▶ **STORED DATA**:
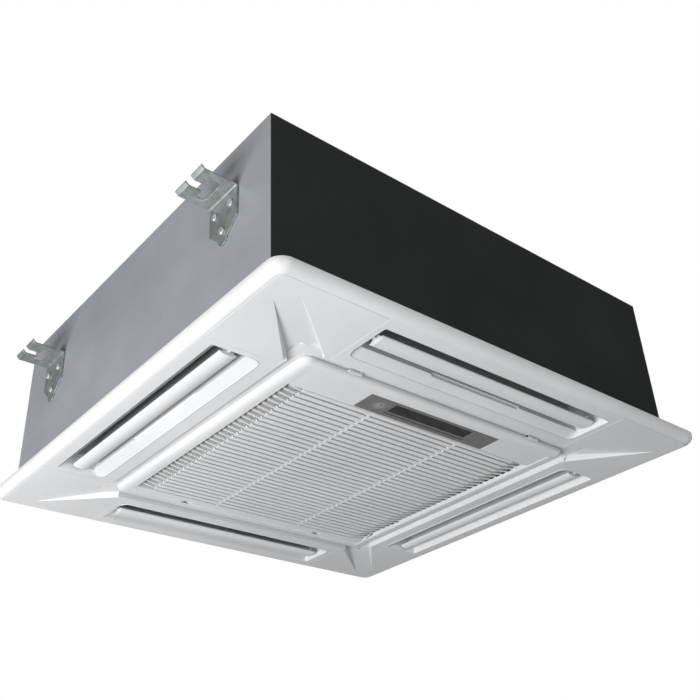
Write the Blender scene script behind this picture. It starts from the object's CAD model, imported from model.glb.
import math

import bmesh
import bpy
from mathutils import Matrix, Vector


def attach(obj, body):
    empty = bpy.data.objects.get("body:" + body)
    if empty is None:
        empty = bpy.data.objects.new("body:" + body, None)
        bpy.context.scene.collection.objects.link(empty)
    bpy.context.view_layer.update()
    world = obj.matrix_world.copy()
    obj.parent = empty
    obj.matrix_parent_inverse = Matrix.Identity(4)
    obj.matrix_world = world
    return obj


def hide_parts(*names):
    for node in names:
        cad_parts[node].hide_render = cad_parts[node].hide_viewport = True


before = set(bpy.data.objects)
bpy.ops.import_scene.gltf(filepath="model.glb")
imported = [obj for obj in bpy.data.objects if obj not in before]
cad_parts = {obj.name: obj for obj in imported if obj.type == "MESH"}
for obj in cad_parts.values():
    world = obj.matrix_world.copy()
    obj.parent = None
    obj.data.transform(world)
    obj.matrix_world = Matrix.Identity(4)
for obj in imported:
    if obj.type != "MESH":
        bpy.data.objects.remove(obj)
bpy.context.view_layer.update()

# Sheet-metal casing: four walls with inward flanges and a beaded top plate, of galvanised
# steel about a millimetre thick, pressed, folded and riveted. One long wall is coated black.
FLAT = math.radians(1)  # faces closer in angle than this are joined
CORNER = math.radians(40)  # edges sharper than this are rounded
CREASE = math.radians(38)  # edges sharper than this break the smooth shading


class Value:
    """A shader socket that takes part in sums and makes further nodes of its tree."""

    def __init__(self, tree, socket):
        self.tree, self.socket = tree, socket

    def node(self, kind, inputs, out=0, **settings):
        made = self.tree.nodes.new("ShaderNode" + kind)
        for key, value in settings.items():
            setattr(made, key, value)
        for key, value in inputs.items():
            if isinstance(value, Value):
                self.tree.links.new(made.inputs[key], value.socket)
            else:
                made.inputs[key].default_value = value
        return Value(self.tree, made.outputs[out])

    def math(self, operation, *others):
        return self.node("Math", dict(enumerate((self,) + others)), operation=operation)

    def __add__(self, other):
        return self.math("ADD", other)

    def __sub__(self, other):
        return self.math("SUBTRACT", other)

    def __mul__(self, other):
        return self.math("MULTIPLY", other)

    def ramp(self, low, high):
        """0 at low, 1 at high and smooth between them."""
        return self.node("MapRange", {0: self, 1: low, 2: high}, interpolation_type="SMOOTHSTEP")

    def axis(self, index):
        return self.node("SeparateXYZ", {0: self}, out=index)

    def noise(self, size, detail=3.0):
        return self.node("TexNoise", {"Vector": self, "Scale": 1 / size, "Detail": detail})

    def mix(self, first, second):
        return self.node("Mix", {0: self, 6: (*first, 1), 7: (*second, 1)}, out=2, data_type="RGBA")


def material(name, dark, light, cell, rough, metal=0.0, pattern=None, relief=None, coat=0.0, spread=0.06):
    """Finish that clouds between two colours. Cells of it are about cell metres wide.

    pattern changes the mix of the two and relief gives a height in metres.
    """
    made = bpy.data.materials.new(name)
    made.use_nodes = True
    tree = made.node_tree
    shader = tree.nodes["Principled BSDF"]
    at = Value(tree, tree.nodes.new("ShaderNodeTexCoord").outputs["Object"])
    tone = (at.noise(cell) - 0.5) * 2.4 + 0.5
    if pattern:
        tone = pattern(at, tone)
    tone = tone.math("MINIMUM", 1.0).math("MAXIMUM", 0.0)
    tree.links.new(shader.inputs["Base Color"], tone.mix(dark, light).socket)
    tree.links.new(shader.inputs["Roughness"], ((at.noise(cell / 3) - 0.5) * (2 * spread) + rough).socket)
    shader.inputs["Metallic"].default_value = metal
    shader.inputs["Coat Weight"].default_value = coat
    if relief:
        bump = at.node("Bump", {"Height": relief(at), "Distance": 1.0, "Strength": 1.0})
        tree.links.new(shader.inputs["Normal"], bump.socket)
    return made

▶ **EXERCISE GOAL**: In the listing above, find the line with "obj.data.transform(world)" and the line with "self.tree, self.socket = tree, socket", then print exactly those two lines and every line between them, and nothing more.

▶ **RESULT OF THIS TASK**:
    obj.data.transform(world)
    obj.matrix_world = Matrix.Identity(4)
for obj in imported:
    if obj.type != "MESH":
        bpy.data.objects.remove(obj)
bpy.context.view_layer.update()

# Sheet-metal casing: four walls with inward flanges and a beaded top plate, of galvanised
# steel about a millimetre thick, pressed, folded and riveted. One long wall is coated black.
FLAT = math.radians(1)  # faces closer in angle than this are joined
CORNER = math.radians(40)  # edges sharper than this are rounded
CREASE = math.radians(38)  # edges sharper than this break the smooth shading


class Value:
    """A shader socket that takes part in sums and makes further nodes of its tree."""

    def __init__(self, tree, socket):
        self.tree, self.socket = tree, socket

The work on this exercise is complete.